I’ve listed below a couple of benefits of Social Media that cannot be tracked in terms of ROI. It’s impossible, yet there is no arguing that these are all important parts of any Social Media campaign.

  • Resolving Consumer Complaints: Twitter, Facebook, forums, blogs, and countless other Social Media sites make it easy for unsatisfied customers to voice their complaints.  Since these complaints are public, businesses benefit the most from responding to these complaints publicly as well. When a company is successful in satisfying the complainer, it not only helps with their brand image, but might turn that “I’m never buying from you again” consumer to a repeat customer.   Unless you command that person to give you a heads up every time they buy from you again (which is just awkward), you cannot track the ROI of resolving consumer complaints.  Yet there is no arguing that these is a crucial part in any Social Media campaign. Ignoring these individuals is almost a guarantee that they’ll never buy from you again.
  • Buying Behavior: Say, for example, that you discovered the clothing store “American Eagle” because you saw a Facebook contest they were launching.  Imagine that after you researched their website you end up becoming a frequent customer of theirs.  Every purchase (online anyway) that comes from you should show in e-commerce tracking as from Facebook right? Well, it doesn’t.   It wouldn’t make sense for you to click on their Facebook link every time you went to purchase product from them. Chances are you either typed in the direct URL or searched for the company name on Google, Bing, or Yahoo.  Facebook doesn’t receive credit for all of these sales even though they were responsible for turning you into a regular customer. The same goes for some first time purchases as well. People, by nature, will research more than one company to find the best price / value for whatever type of product they are looking for.  They might discover your website through Social Media and decide to buy from you after doing additional research, but the purchase might come from typing in the URL directly upon their second visit to your website.  Again, Social Media is responsible for the purchase, but will not receive credit for it (according to e-commerce tracking anyway).
  • Brand Image: Social Media can be an effective strategy in shifting the image of your brand.  How you communicate as a brand on Twitter, Facebook, Linkedin, forums, etc. will reflect how consumers view perceive your brand (especially if you are reaching individuals on a wide scale).  If you effectively shift people’s perceptions of your brand to reflect that of the company’s goals, it is a definitely Social Media success, albeit one that is not trackable from an ROI standpoint. Remember when Jet Blue had that fiasco in February 0f 2007 at JFK airport when they kept people on planes for hours without taking off anywhere due to weather conditions? People went from associating Jet Blue with being a “cool airline” to one that didn’t know what they were doing by that one incident alone. Thousands of people swore they would never fly Jet Blue again because they apparently didn’t care about their customers. JetBlue used Social Media to create videos, blogs, tweets, etc. to illustrate why the incident occurred, why it won’t happen again, and why you should still remain a customer of theirs. It was effective in counteracting these negative associations with JetBlue’s brand, but if you were to ask JetBlue what the ROI was of this Social Media campaign they would not be able to tell you. However, they would say with 100% certainty that Social Media was crucial in shifting their brand image and keeping (and generating) customers.
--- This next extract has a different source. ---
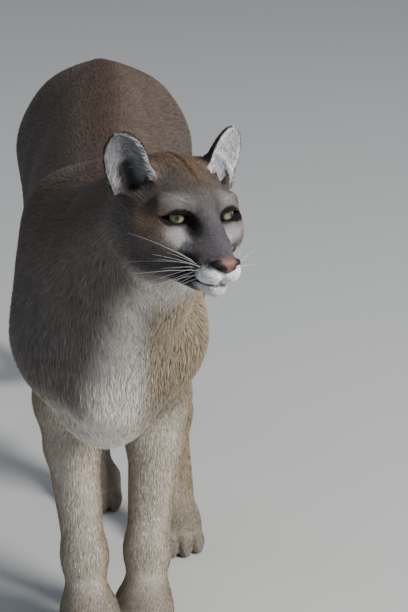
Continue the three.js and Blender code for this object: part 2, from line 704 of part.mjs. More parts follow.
// Tail in three lengths
const tailHigh = plane([0, 0, 430], [0, 0, -1]);
const tailLow = plane([-34, 806, 168], [-0.1, 0.5, -0.86]);
const tailAcross = even(-130, 60, TAIL_SPACING);
const tailParts = {
  tail_root: [[turnedOver(tailRoot), tailHigh],
    [tailAcross, even(650, 850, TAIL_SPACING), even(370, 650, TAIL_SPACING)]],
  tail_middle: [[turnedOver(tailRoot), turnedOver(tailHigh), tailLow],
    [tailAcross, even(670, 910, TAIL_SPACING), even(80, 490, TAIL_SPACING)]],
  tail_tip: [[turnedOver(tailRoot), turnedOver(tailLow)],
    [tailAcross, even(740, 1080, TAIL_SPACING), even(0, 240, TAIL_SPACING)]],
};
for (const [name, [planes, lattice]] of Object.entries(tailParts)) {
  cougar.add(furMesh(name, cutFrom(wholeField, planes, lattice), name === 'tail_tip' ? FUR.dark : FUR.tawny));
}

// Head, in its own frame
const headGroup = new THREE.Group();
const basis = new THREE.Matrix4().makeBasis(
  new THREE.Vector3(...headLeft), new THREE.Vector3(...times(headForward, -1)), new THREE.Vector3(...headUp));
headGroup.quaternion.setFromRotationMatrix(basis);
headGroup.position.set(...NOSE_TIP);
cougar.add(headGroup);

// An ear's own directions: up its length, out of its hollow and across it
function earFrame(side) {
  const base = [side * EAR.base[0] + EAR.sway, EAR.base[1], EAR.base[2]];
  const tip = [side * EAR.tip[0] + EAR.sway, EAR.tip[1], EAR.tip[2]];
  const rise = unit(sub(tip, base));
  const facing = [side * EAR.facing, -1, 0];
  const ahead = unit(sub(facing, times(rise, dot(facing, rise))));
  return { base, tip, rise, ahead, across: cross(rise, ahead) };
}

// The deep bowl in front of the root of an ear
const EAR_BOWL = { height: 19, front: 7, radii: [18, 25, 13.5] };

function earBowl(side) {
  const detail = 2;
  const { base, rise, ahead, across } = earFrame(side);
  const geometry = new THREE.IcosahedronGeometry(1, detail);
  geometry.scale(...EAR_BOWL.radii);
  const turned = new THREE.Matrix4().makeBasis(...[across, rise, ahead].map((way) => new THREE.Vector3(...way)));
  geometry.applyMatrix4(turned);
  geometry.translate(...add(base, add(times(rise, EAR_BOWL.height), times(ahead, EAR_BOWL.front))));
  return shared(geometry);
}

// One cupped ear: a sheet that leans out, hollow to the front, with a round tip and a closed foot
function earGeometry(side) {
  const { base, tip, ahead, across } = earFrame(side);
  const face = (shift) => (v, u) => {
    const w = 2 * u - 1;
    const half = EAR.halfWidth * Math.sqrt(1.02 - v ** 3.2) * (0.86 + 0.28 * v);
    const deep = EAR.cup * (1 - v) ** 0.55;
    const rim = 1 - 0.45 * Math.abs(w) ** 3;
    const back = -deep * (1 - w * w) + shift * EAR.wall * 0.5 * rim * (1 - 0.4 * v);
    const p = add(base, times(sub(tip, base), v));
    return add(p, add(times(across, half * w), times(ahead, back + deep * 0.5)));
  };
  return sheetGeometry(8, 9, face(1), face(-1));
}

// The opening between the lids is an oval whose corners are level, seen square on from ahead and outside
const LID_OPENING = { centre: [36.4, 72.3, 25.6], halfLength: 21, halfHeight: 6.4, depth: 14 };

function lidOpening(side) {
  const detail = 3;
  const alongLids = unit([side, 1, 0]);
  const up = [0, 0, 1];
  const outwards = unit([side, -1, 0]);
  const geometry = new THREE.IcosahedronGeometry(1, detail);
  geometry.scale(LID_OPENING.halfLength, LID_OPENING.halfHeight, LID_OPENING.depth);
  const turned = new THREE.Matrix4().makeBasis(
    new THREE.Vector3(...times(alongLids, side)), new THREE.Vector3(...up), new THREE.Vector3(...outwards));
  geometry.applyMatrix4(turned);
  const [x, y, z] = LID_OPENING.centre;
  geometry.translate(side * x, y, z);
  return shared(geometry);
}

function ballGeometry(centre, radius) {
  const detail = 2;
  const geometry = new THREE.IcosahedronGeometry(radius, detail);
  geometry.translate(...centre);
  return shared(geometry);
}

// The mouth: a thin curved band that follows the lips from corner to corner
const MOUTH_LINE = new THREE.CatmullRomCurve3(
  [
    [-32, 58, -29], [-27, 38, -31], [-22, 22, -31], [-14.5, 10, -30.5], [-7, 5, -29.5], [0, 4, -29],
    [7, 5, -29.5], [14.5, 10, -30.5], [22, 22, -31], [27, 38, -31], [32, 58, -29],
  ].map((p) => new THREE.Vector3(...p)),
);

function mouthGeometry() {
  const gapHeight = 1.5;
  const deep = 5;
  const clear = 9;
  const face = (height) => (v, u) => {
    const [x, y] = MOUTH_LINE.getTangentAt(v).toArray();
    const away = unit([y, -x, 0]);
    return add(MOUTH_LINE.getPointAt(v).toArray(), add(times(away, mix(-deep, clear, u)), [0, 0, height]));
  };
  return sheetGeometry(20, 1, face(-gapHeight / 2), face(gapHeight / 2));
}

// Nose leather, in front of the hair line and above the cleft of the lip
const leatherBack = plane([0, 11.2, 0], [0, 1, 0.35]);
const leatherFoot = [1, -1].map((side) => plane([0, 6, -14], [side * 0.39, 0, -0.92]));
const leatherRegion = [leatherBack, ...leatherFoot];
const noseField = (p) => -fillet(-wholeFromHead(p), nostrils(p), 1.5);
const noseLattice = [even(-24, 24, 3.2), even(-6, 20, 3.1), even(-21, 14, 3.1)];

// Each ear is parted from the head above its root
const earRegion = (side) => [plane([side * 56, 151, 57], [-side * 0.5, -0.2, -0.84])];

const headLattice = [
  places([[-100, 15], [-56, 10], [-30, 6], [30, 10], [56, 15], [100]]),
  places([[-12, 6], [42, 8], [90, 15], [250]]),
  places([[-150, 16], [-60, 6], [4, 8], [60, 11], [104]]),
];
let head = cutFrom(wholeFromHead, [inHeadFrame(headBack)], headLattice);
for (const [name, side] of SIDES) {
  const centre = [side * EYE_CENTRE[0], EYE_CENTRE[1], EYE_CENTRE[2]];
  const lidBall = solidOf(ballGeometry(centre, EYE_RADIUS + LID_THICKNESS));
  head = head.add(lidBall).subtract(solidOf(lidOpening(side)));
  head = head.subtract(solidOf(ballGeometry(centre, EYE_RADIUS + CUT_GAP)));
  headGroup.add(meshOf(`eye_${name}`, ballGeometry(centre, EYE_RADIUS), IRIS, 0.1));
}
for (const [, side] of SIDES) head = head.subtract(solidOf(earBowl(side))).add(solidOf(earGeometry(side)));
for (const [name, side] of SIDES) {
  headGroup.add(furMesh(`ear_${name}`, head.intersect(blockOf(earRegion(side), -CUT_GAP / 2)), FUR.pale));
  head = without(head, [earRegion(side)]);
}
head = head.subtract(solidOf(mouthGeometry()));
headGroup.add(furMesh('head', without(head, [leatherRegion]), FUR.crown));
const nose = cutFrom(noseField, leatherRegion, noseLattice);
headGroup.add(meshOf('nose', geometryOf(largestBody(nose)), NOSE_LEATHER, 0.5));

// The middle of the foot of the whole animal is the origin
const bounds = new THREE.Box3().setFromObject(cougar, true);
const middle = bounds.getCenter(new THREE.Vector3());
cougar.position.set(-middle.x, -middle.y, -bounds.min.z);

export default cougar;
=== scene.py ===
import math

import bpy
import numpy as np
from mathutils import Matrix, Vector


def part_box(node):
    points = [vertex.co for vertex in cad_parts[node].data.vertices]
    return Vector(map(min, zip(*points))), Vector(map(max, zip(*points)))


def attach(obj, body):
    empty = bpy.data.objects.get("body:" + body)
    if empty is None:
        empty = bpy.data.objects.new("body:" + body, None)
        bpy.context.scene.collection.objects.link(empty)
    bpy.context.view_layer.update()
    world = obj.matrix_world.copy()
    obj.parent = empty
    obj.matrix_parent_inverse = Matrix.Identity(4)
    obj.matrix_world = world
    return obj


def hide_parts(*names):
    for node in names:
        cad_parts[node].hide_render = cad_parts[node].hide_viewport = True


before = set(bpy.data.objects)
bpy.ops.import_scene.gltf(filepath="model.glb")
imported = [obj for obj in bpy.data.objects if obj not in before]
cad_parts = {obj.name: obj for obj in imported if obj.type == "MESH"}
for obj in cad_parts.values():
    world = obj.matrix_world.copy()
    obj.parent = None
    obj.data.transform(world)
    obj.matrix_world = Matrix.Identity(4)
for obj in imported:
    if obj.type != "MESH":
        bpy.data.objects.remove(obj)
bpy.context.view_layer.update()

# Trunk, neck and legs
# The animal's flesh and loose skin under its coat: a deep narrow chest, a long hollow back, high
# hindquarters and thick forelegs. It is made as smooth masses that melt into each other, in millimetres
# from the floor under the withers, with the animal facing -Y and its left side at +X.
WITHERS_HEIGHT = 650.0
HUMERUS, FOREARM, METACARPUS = 205.0, 212.0, 72.0
FEMUR, SHANK, METATARSUS = 228.0, 236.0, 160.0
FORE_PAW_WIDTH, HIND_PAW_WIDTH = 78.0, 74.0
KNUCKLE_HEIGHT = 34.0
STRAIGHTEST_LIMB = 0.985
TRUNK_END_ROUND = 30.0
FAR_OFF = 900.0
TINY = 1e-6

# Place of the toes on the floor, lean of the foot and its turn outwards, for the left and right side
FORE_STANCE = {
    1: {"toe": (50.0, -30.0), "lean": 16.0, "turn": 3.0},
    -1: {"toe": (-28.0, -48.0), "lean": 16.0, "turn": -3.0},
}
HIND_STANCE = {
    1: {"toe": (101.0, 238.0), "lean": 36.0, "turn": 4.0},
    -1: {"toe": (-18.0, 396.0), "lean": 34.0, "turn": -4.0},
}


def ease(low, high, value):
    """Goes smoothly from 0 at low to 1 at high."""
    t = np.clip((value - low) / (high - low), 0.0, 1.0)
    return t * t * (3.0 - 2.0 * t)


def lengths(v):
    return np.linalg.norm(v, axis=1)


def unit(v):
    return v / np.linalg.norm(v)


def mass(centre, radii, lean=0.0, turn=0.0):
    """An egg of muscle or bone: gives the distance of points to its surface, negative inside."""
    cl, sl = math.cos(math.radians(lean)), math.sin(math.radians(lean))
    ct, st = math.cos(math.radians(turn)), math.sin(math.radians(turn))
    rx, ry, rz = radii

    def far(p):
        dx, dy, dz = p[:, 0] - centre[0], p[:, 1] - centre[1], p[:, 2] - centre[2]
        x = (ct * dx + st * dy) / rx
        level = ct * dy - st * dx
        y = (cl * level - sl * dz) / ry
        z = (cl * dz + sl * level) / rz
        near = np.sqrt(x * x + y * y + z * z)
        steep = np.sqrt((x / rx) ** 2 + (y / ry) ** 2 + (z / rz) ** 2)
        return near * (near - 1.0) / np.maximum(steep, TINY)

    return far


def limb(a, b, ra, rb):
    """A round bar that tapers from a to b."""
    a, b = np.array(a, float), np.array(b, float)
    ab = b - a

    def far(p):
        ap = p - a
        t = np.clip(ap @ ab / (ab @ ab), 0.0, 1.0)
        return lengths(ap - t[:, None] * ab) - (ra + (rb - ra) * t)

    return far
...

These are only three examples, but it clearly shows that holding  a Social Media campaign accountable by its ROI performance doesn’t make much sense.   However, it’s important to show the value that your Social Media efforts have produced.  Value is a must for any marketing campaign even if it’s not ROI-based.  Below I’ve listed some metrics that could help guide you on assessing whether your Social Media campaign has been effective.
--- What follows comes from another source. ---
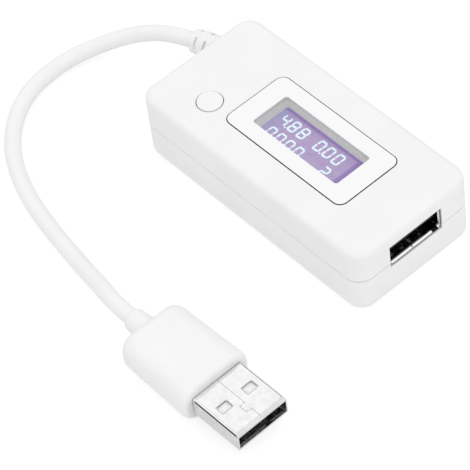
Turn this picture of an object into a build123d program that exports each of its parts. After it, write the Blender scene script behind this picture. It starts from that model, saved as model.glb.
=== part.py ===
"""USB power meter: a two-shell moulded housing with a display, a round mode button and a
USB-A socket at one end, and a short captive cable with a USB-A plug from the other end.

Frame: the origin is the centre of the housing's bottom face, +X runs along the housing
towards the socket, +Y across it, and +Z up out of the display.  Lengths are millimetres.
"""
import os
from math import cos, pi, radians, sin, tan

from build123d import *

os.makedirs("parts", exist_ok=True)

# --- housing --------------------------------------------------------------------------------------
CASE_LENGTH = 61.5
CASE_WIDTH = 29.4
CASE_HEIGHT = 15.6
PARTING_ABOVE_BOARD = 0.85    # the plane where the two shells meet, above the board
WALL = 1.8
CORNER_RADIUS = 3.5           # upright corners
TOP_EDGE_RADIUS = 1.4
BOTTOM_EDGE_RADIUS = 1.2
SEAM_CHAMFER = 0.15           # the fine line round the housing
LIP_HEIGHT = 1.2              # the bottom shell's lip that enters the top shell
LIP_THICKNESS = 0.8
LIP_GAP = 0.1
SNAP_RADIUS = 0.35            # beads on the lip that click into the top shell
SNAP_LENGTH = 7.0
SNAP_SPACING = 26.0
SNAP_GAP = 0.08

# --- circuit board and what carries it ------------------------------------------------------------
SOCKET_HEADROOM = 1.35        # socket's upper side to the housing's ceiling
BOARD_THICKNESS = 1.6
BOARD_SIDE_GAP = 0.5
BOARD_FRONT_GAP = 0.35
BOARD_BACK_ROOM = 2.6         # room behind the board for the cable's clamp
BOARD_CORNER_RADIUS = 1.0
POST_RADIUS = 1.6
POST_PIN_RADIUS = 0.75
POST_PIN_GAP = 0.1
POST_PIN_RISE = 0.8           # how far a pin stands above the board
POST_END_INSET = 2.9          # from the board's ends to the post centres
POST_SIDE_INSET = 1.8
POST_CLAMP_GAP = 0.05         # between the board and the top shell's posts

# --- display --------------------------------------------------------------------------------------
DISPLAY_FROM_FRONT = 27.95    # front end of the housing to the display's centre
BEZEL_LENGTH = 32.4
BEZEL_WIDTH = 15.5
BEZEL_RADIUS = 1.75
BEZEL_GAP = 0.2               # the dark line round the bezel
BEZEL_THICKNESS = 0.25
BEZEL_PROUD = 0.12
LENS_THICKNESS = 1.0
WINDOW_LENGTH = 23.3
WINDOW_WIDTH = 8.9
WINDOW_RADIUS = 0.65
GASKET_WALL = 1.0
GASKET_GAP = 0.1
LCD_DEPTH = 3.0               # housing's top face to the display glass
GLASS_THICKNESS = 1.1
GLASS_MARGIN = 1.35           # glass beyond the window, each side
GLASS_LEDGE = 1.6             # contact ledge of the rear glass
PIN_COUNT = 14
PIN_PITCH = 1.6
PIN_WIDTH = 0.45
PIN_THICKNESS = 0.25
PIN_TAIL = 0.8                # pin below the board
LIGHT_GAP = 0.1               # between the light guide and the board
LED_THICKNESS = 0.8
LED_WIDTH = 3.0
LED_HEIGHT = 1.6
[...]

Branded Search Volume: Google has a tool online that allows you to measure monthly search volume for any keyword phrase.  An increase in search volume represents an increase in brand awareness.  If this is seeing a regular increase then you can fairly assess that your marketing efforts (Social Media and additional strategies) have been effective in building your brand.

Engagement Levels: I can buy a 100,000 Twitter followers and Facebook likes in a short period of time if I wanted to. I compare the value in this to buying traffic to a website using programs like Monster Pops that produce a 99.9999% bounce rate.  Twitter followers and Facebook likes are important to measure if you are growing your accounts by natural methods, but to truly see the value of these networks you need to look at engagement levels. Engagement refers to any interaction that takes places through your Social Media channels. This could be a retweet, reply, like, comment, etc.  If this metric continues to increase, it shows that people are becoming increasingly engaged with your brand which is extremely valuable from a branding perspective.  When analyzing this metric, it is important to weed out any spam comments or messages as they skew numbers.
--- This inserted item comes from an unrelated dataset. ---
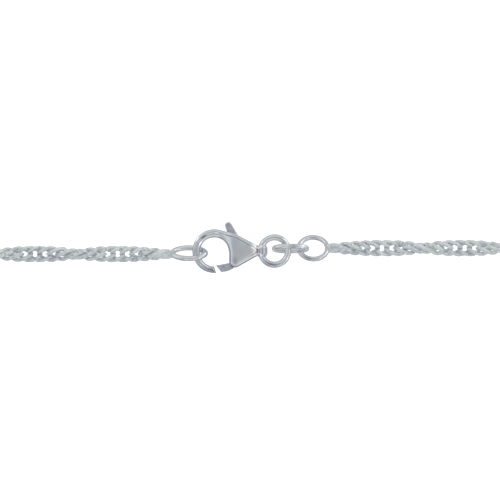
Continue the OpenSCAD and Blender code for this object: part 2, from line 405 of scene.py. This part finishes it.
def chain_route(s, side, shift):
    """Places and ways ahead along half of the chain, s being the way from the front."""
    r = CLASP_Y + shift / 2
    turn = math.pi * r
    a = np.clip((s - STRAIGHT_HALF) / r, 0, math.pi)
    along_top = np.maximum(s - STRAIGHT_HALF - turn, 0)
    x = np.minimum(s, STRAIGHT_HALF) + r * np.sin(a) - along_top
    y = shift / 2 - r * np.cos(a) - shift / 2 * (s < STRAIGHT_HALF)
    y = np.where(s < STRAIGHT_HALF, -CLASP_Y, y)
    way = np.stack([side * np.cos(a), np.sin(a)], -1)
    return np.stack([side * x, y], -1), way


def chain_links(side, shift, end_x, link_seed):
    """Half of the chain: interlocked oval links that turn about the chain's run, as
    (points, faces, tone), tone being each link's own shade."""
    total = 2 * STRAIGHT_HALF + math.pi * (CLASP_Y + shift / 2) - end_x
    reach = LINK_HALF_LEN + LINK_END_HALF
    last = total - LAST_LINK_GAP - reach
    count = round(last / LINK_PITCH + 0.5)
    pitch = last / (count - 0.5)
    k = np.arange(count)
    place = last - k * pitch
    from_edge_on = place - (total + end_x - EDGE_ON_AT)
    turn = math.radians(90) + from_edge_on / LINK_PITCH * LINK_TURN
    hidden = smooth_step((total - KEPT_RUN - place) / (total - KEPT_RUN))
    missing = (FRONT_TURN - turn[-1]) % math.pi
    missing = missing - math.pi if missing > math.pi / 2 else missing
    chance = np.random.default_rng(link_seed)
    turn = turn + missing * hidden
    turn = turn + LINK_SWAY * (chance.random(count) - 0.5)
    turn = turn + END_TURN * smooth_step((place - last + END_TURN_ALONG) / END_TURN_ALONG)

    line = oval_line(LINK_HALF_LEN, LINK_HALF_WIDTH, LINK_POWER, LINK_STATIONS)
    flat = (LINK_SIDE_HALF, LINK_SIDE_FLAT)
    tube = flat_loop_tube(line, LINK_END_HALF, flat, LINK_SIDES, LINK_WEDGE)
    tube[..., 1] = np.clip(tube[..., 1], -CUT_AT, CUT_AT)
    u, v, w = tube[..., 0][None], tube[..., 1][None], tube[..., 2][None]
    angle = turn[:, None, None] - LINK_UNTWIST * u / pitch
    s = place[:, None, None] + u
    beside = v * np.cos(angle) - w * np.sin(angle)
    above = v * np.sin(angle) + w * np.cos(angle)
    at, way = chain_route(s, side, shift)
    height = CHAIN_R + (CLASP_Z - CHAIN_R) * smooth_step((s - total + LIFT_RUN) / LIFT_RUN)
    points = np.empty(s.shape + (3,))
    points[..., 0] = at[..., 0] + side * beside * way[..., 1]
    points[..., 1] = at[..., 1] - side * beside * way[..., 0]
    points[..., 2] = height + above
    tone = np.broadcast_to(chance.random(count)[:, None, None], s.shape)
    first = np.arange(count) * len(line) * LINK_SIDES
    faces = ring_faces(len(line), LINK_SIDES)[None] + first[:, None, None]
    faces = faces.reshape(-1, 4)
    if side > 0:
        faces = faces[:, ::-1]
    return points.reshape(-1, 3), faces, tone.ravel()


def node(tree, kind, inputs=None, **settings):
    """A shader node with its settings, whose inputs are values or other nodes' outputs."""
    made = tree.nodes.new(kind)
    for name, value in settings.items():
        setattr(made, name, value)
    for name, value in (inputs or {}).items():
        if isinstance(value, bpy.types.NodeSocket):
            tree.links.new(value, made.inputs[name])
        else:
            made.inputs[name].default_value = value
    return made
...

Total Website Traffic: Analyzing traffic from Twitter, Facebook, etc. is useful, but doesn’t paint the full picture. Similar to the “buying behavior” bullet point I mentioned earlier, someone might discover a website through Social Media but will likely visit the website in the future via search or directly typing in the URL.  Because of this, site traffic should be analyzed as a whole instead of solely by referring traffic. However, if you are launching a blog it is important to analyze your blog traffic separately each month.

Value Added Benefits: These are benefits from Social Media that you simply can’t put into numbers. Was there a lot of negative complaints online that you resolved successfully through Social Media? Did somebody who is an influencer in the space positively mention your brand? Did you successful get your product listed on a bunch of blog posts via blog outreach? If Social Media has been providing noticeable value in these areas (and in others) it’s difficult to argue the benefit of it.

Impressions: Analyze impressions for all of your video and image content to see how many eyeballs you’ve successfully reached. These numbers will not be reflected in your analytics stats so it is imperative to keep track of these numbers regularly.

Again, as with any marketing campaign, you need to justify its worth, but when it comes to Social Media judging it by ROI will ultimately set you up for failure.